What is significant? There is a widespread notion that a p-value less than 0.05 is to be considered statistically significant, and above, not so.
I understand that the "0.05" was an arbitrary number, albeit arbitrated by a very smart man. In principle, it could've easily been 0.1, or 0.01. Most of the widespread support is just people using whatever everyone else is using.
This question asks, in effect IMO, whether it's okay to pick something like 0.07 as your threshold instead. Of course, probably it is preferable to select the threshold before you do your experiment, so that you don't end up in the silly situation where you results are significant because you happen to have picked your significance threshold to be whatever makes them significant.
But, once again, the 0.05 was arbitrary. It wasn't even the good kind of arbitrary, where excellent reasons exist for choosing it over all other alternatives, it is just technically not unique.

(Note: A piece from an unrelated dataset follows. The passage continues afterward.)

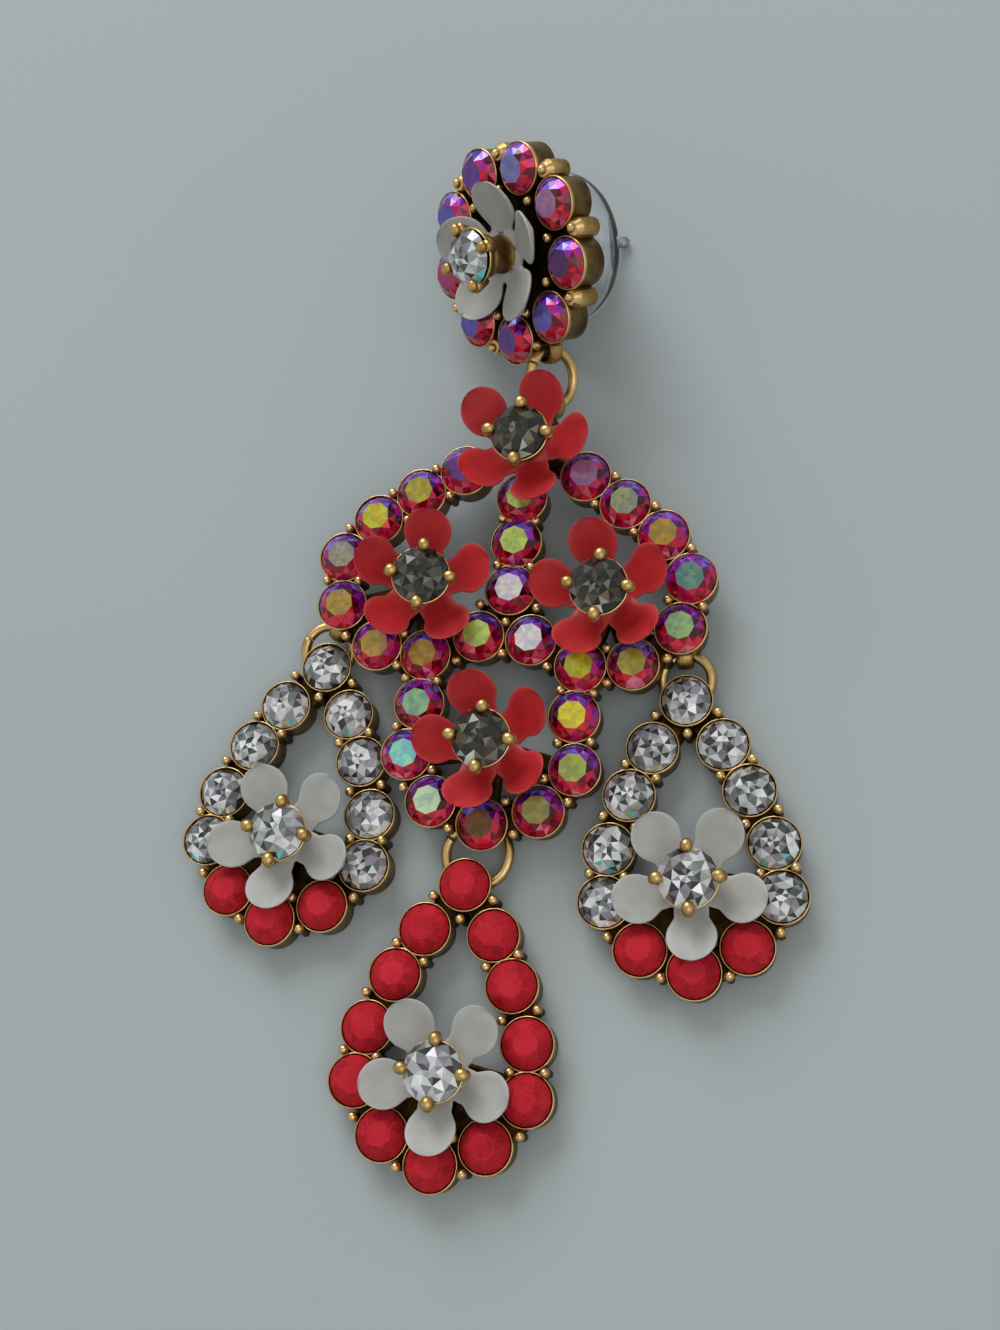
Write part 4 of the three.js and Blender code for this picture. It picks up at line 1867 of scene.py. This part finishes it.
# ---------------------------------------------------------------- stage


@dataclass(frozen=True)
class Stage:
    """Floor, camera and soft light."""

    eye: Point = (27.84, -36.1, 120.0)
    aim: Point = (0.4, -0.6, 3.0)
    tilt: float = 18.5
    lens: float = 46.0
    floor_side: float = 12.0
    window_at: Point = (-0.2, 0.52, 0.42)
    window_size: float = 0.4
    window_power: float = 2.6
    fill_at: Point = (0.26, -0.2, 0.55)
    fill_size: float = 0.5
    fill_power: float = 0.7
    room: Colour = srgb(226, 230, 228)
    room_strength: float = 0.6

    def floor(self, finishes: Finishes) -> None:
        """Lays a plain pale floor just under the earring.

        Args:
            finishes: The materials.
        """
        half = self.floor_side / 2
        mesh = bpy.data.meshes.new("floor")
        corners = [(-half, -half, 0), (half, -half, 0), (half, half, 0), (-half, half, 0)]
        mesh.from_pydata(corners, [], [(0, 1, 2, 3)])
        mesh.materials.append(finishes.floor)
        made = bpy.data.objects.new("floor", mesh)
        bpy.context.scene.collection.objects.link(made)

    def camera(self) -> None:
        """Stands the camera over the drops, tipped towards the stud."""
        data = bpy.data.cameras.new("camera")
        data.lens = self.lens
        data.clip_start = 0.005
        made = bpy.data.objects.new("camera", data)
        eye, aim = Vector(self.eye) * MM, Vector(self.aim) * MM
        made.location = eye
        level = Matrix.Rotation(math.radians(self.tilt), 3, "X").to_quaternion()
        swing = (level @ Vector((0, 0, -1))).rotation_difference(aim - eye)
        made.rotation_euler = (swing @ level).to_euler()
        bpy.context.scene.collection.objects.link(made)
        bpy.context.scene.camera = made

    def light(self, name: str, at: Point, size: float, power: float, colour: Colour) -> None:
        """Hangs one soft square light that faces the earring.

        Args:
            name: Its name.
            at: Its place in metres.
            size: Its side in metres.
            power: Its power in watts.
            colour: Its colour.
        """
        data = bpy.data.lights.new(name, "AREA")
        data.size = size
        data.energy = power
        data.color = colour[:3]
        made = bpy.data.objects.new(name, data)
        made.location = at
        made.rotation_mode = "QUATERNION"
        made.rotation_quaternion = (-Vector(at)).to_track_quat("-Z", "Y")
        bpy.context.scene.collection.objects.link(made)

    def lights(self) -> None:
        """Hangs the window light, its fill and a dim surround."""
        self.light("window", self.window_at, self.window_size, self.window_power, srgb(252, 252, 252))
        self.light("fill", self.fill_at, self.fill_size, self.fill_power, srgb(255, 250, 242))
        world = bpy.data.worlds.new("room")
        world.use_nodes = True
        back = world.node_tree.nodes["Background"]
        back.inputs["Color"].default_value = self.room
        back.inputs["Strength"].default_value = self.room_strength
        bpy.context.scene.world = world
        bpy.context.scene.view_settings.view_transform = "Standard"

    def build(self, finishes: Finishes) -> None:
        """Sets the whole stage.

        Args:
            finishes: The materials.
        """
        self.floor(finishes)
        self.camera()
        self.lights()


def design_to_frame() -> Matrix:
    """From the design's millimetres to the frame's metres, found from the lowest jump ring, which is level.

    Returns:
        The transform.
    """
    low, high = (Vector(corner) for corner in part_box(BOTTOM_RING.node))
    middle = (low + high) / 2
    own = Vector((BOTTOM_RING.x, BOTTOM_RING.y, BOTTOM_RING.z)) * MM
    return Matrix.Translation(middle - own) @ Matrix.Scale(MM, 4)


def main() -> None:
    """Builds the earring and its stage in order."""
    logging.basicConfig(level=logging.INFO, format="%(name)s: %(message)s")
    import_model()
    design = design_to_frame()
    finishes = Finishes()
    kit = Templates().build()
    MainFrame(design).build(kit, finishes)
    drops = (
        Teardrop("left", design, x=-12.4, y=-0.1, turn=-7.3, ring=LEFT_RING, bail_at=277,
                 sides=Cut.CLEAR, seed=31),
        Teardrop("right", design, x=15.0, y=-2.5, turn=3.6, ring=RIGHT_RING, bail_at=272,
                 sides=Cut.CLEAR, seed=41),
        Teardrop("bottom", design, x=-0.4, y=-16.35, turn=-3.0, ring=BOTTOM_RING, bail_at=257,
                 sides=Cut.CORAL, seed=51),
    )
    for drop in drops:
        drop.build(kit, finishes)
    Stud(design).build(kit, finishes)
    for ring in (LEFT_RING, RIGHT_RING, BOTTOM_RING, STUD_RING):
        ring.build(design, finishes)
    kit.clear_away()
    Stage().build(finishes)


if __name__ == "__main__":
    main()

AFAIK, it wasn't even a particularly suitable threshold, and it probably isn't optimal in many cases (for instance, I think it's fair to say that for multiple hypothesis tests, 0.05 is not appropriate). If Fisher ever made some argument why it should be 0.05 and not something else, I'm not aware of it.
But today, we have the benefit of an ocean of knowledge and experience in statistics, as well as having learned a great deal of thinks about how large research communities behave in the long term. For instance, the famous Ioannidis paper, while not concerned with the significance threshold per se, seems like it would have been not wholly irrelevant to Fisher's thinking had he known about it.

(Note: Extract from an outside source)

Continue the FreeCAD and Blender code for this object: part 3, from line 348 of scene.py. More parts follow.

Given this, is it possible for us to do better than Fisher? Is there a persuasive argument to be made in favor for adoption of a different threshold? Is there a technique that can be applied to select an appropriate threshold for an experiment that one is planning?
 A: As you noted it yourself, the choice of 0.05 as the threshold was purely arbitrary. The reason why it became the default choice in many sciences is because it is convenient. Towards the end of his career, Fisher (1971) also argued that 

"It is usual and convenient for experimenters to take 5% as a standard
  level of significance, in the sense that they are prepared to ignore all results which fail to reach this standard, and, by this means, to eliminate from further discussion the greater part of fluctuations which chance causes have introduced into their experimental results (p.13)"

However, technically speaking, every researcher is free to choose the threshold themselves. There is no reason why you cannot choose 0.06 or 0.10 as the threshold if that makes sense for your research question. The only problem comes when you try to publish the results- most editors and reviewers will not be happy about it and your paper will almost certainly not get published. In this sense, in the real world you can get away with not using 0.05 only if you choose a smaller level (e.g. 0.01).
Recently, there have been such calls for setting a smaller threshold (0.005 or 0.001; Johnson, 2013), supposedly to improve the replicability of research findings. However, this also comes at a price because of the loss in statistical power and the (much) larger sample sizes that would be needed.
So, to answer your question, I do not think that there is a good way of finding the optimal threshold (probably because there isn't one). In an ideal world, different thresholds would be used for different types of research problems, but as mentioned previously, this wouldn't work in reality. I agree with HEITZ that researchers would gain a lot if they move to other ways of making statistical inference, such as effect size estimation or Bayesian inference. 
References:
Fisher, R. A. (1971). The design of experiments(9th ed.). New York: Hafner publishing company. 
Johnson, V. E. (2013). Revised standards for statistical evidence. Proceedings of the National Academy of Sciences, 110(48), 19313-19317.  
A: From my perspective, there would be much more to gain from moving the field(s) away from NHST entirely in favor of effect sizes.  Think of it this way - suppose 100 studies are conducted on the same problem by 100 research groups, using different methodologies. All groups use NHST with alpha = 0.05.  5 of those studies would be expected to be Type I errors.  Ok, fine, we knew that, but using only p values, we have no idea which studies had the stronger manipulations.  What am I, a consumer of research, then to do with this information?  Should I weight all the 'significant' studies equally? Probably not. Had all the groups instead relied on effect sizes, we would have a quantitative ranking (more or less, discounting vast differences in experimental design).